Traditional O&M tools lack information about service flow paths, preventing operators from detecting quality changes in real time. However, U-vMOS-based O&M systems focus on video experience, and can extend all the way to the user's home terminal to capture service data in real time so operators can deal with faults.
These O&M systems need to sense and manage data originating from every point on the network to gather real-time U-vMOS indicator metrics. Through big data analysis, E2E experience can be predicted, and the network dynamically optimized. In the traditional O&M model, problems are fixed after they’re found. But, in the new model, they’re anticipated and eliminated in advance. When they do occur, they’re dealt with quickly. Real-time O&M systems involve the following processes:
Real-time U-vMOS video experience detection: analyzes video flow in real time using quality-sensing network equipment or U-vMOS sensor modules at the user end, and issues U-vMOS warnings when video indicators deteriorate. This allows operators to be proactive with O&M rather than relying totally on user complaints to detect faults.

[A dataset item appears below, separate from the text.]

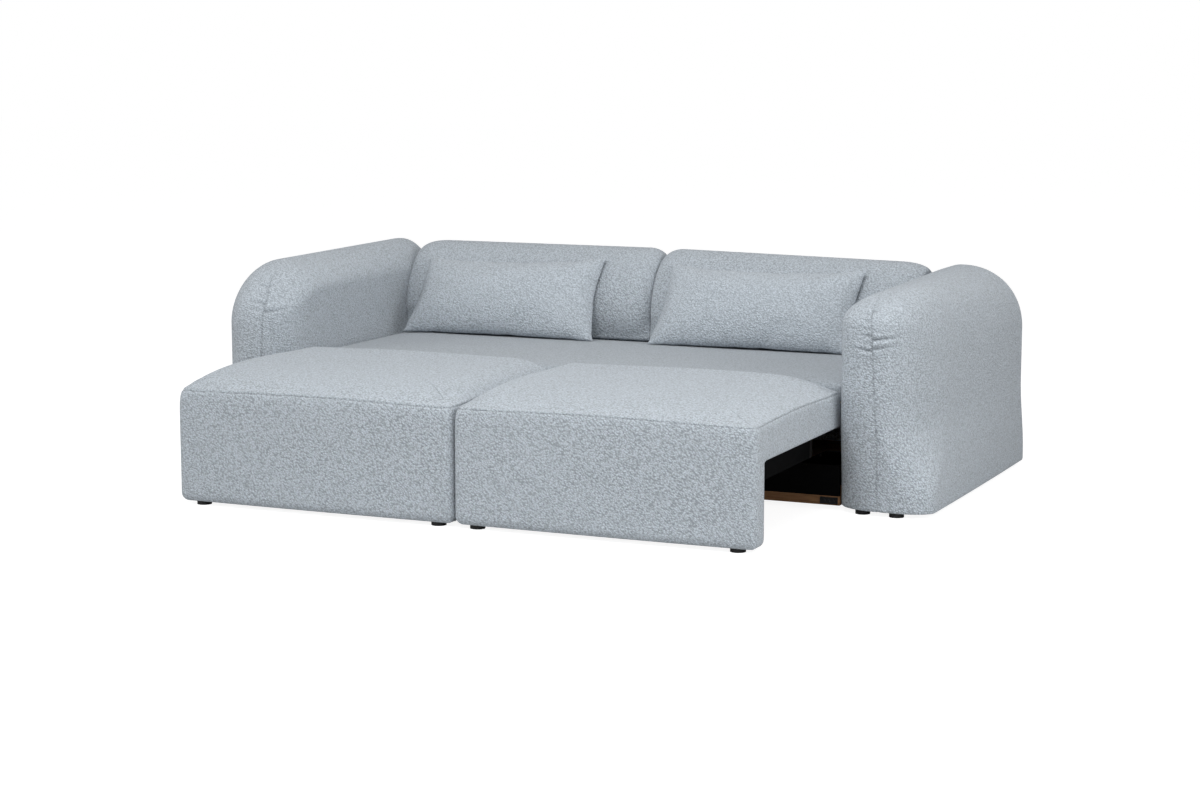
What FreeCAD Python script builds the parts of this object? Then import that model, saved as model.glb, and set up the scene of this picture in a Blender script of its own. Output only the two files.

Real-time video service path tracking: uses probes to monitor service flow information and restore single service paths in real time based on the combined analysis of service flow and network information.
Real time video fault demarcation: analyzes all links in the network with real-time service path tracking to demarcate faults in real time.
Closed-loop fault handling: resolves non-physical line connection issues with a real-time trouble shooting system, and predicts network-wide changes to U-vMOS indicators based on the O&M system’s analysis of individual faults.
Video will become the major medium for a wide range of Internet services and will account for the highest use of network traffic. For operators, a good user experience is the key to success. The U-vMOS video experience standard measures and optimizes video services, and is useful for all players in the video industry. Operators, for example, can use U-vMOS to assess and optimize video services so they can build optimal carrier networks. U-vMOS is a must for the video industry to develop.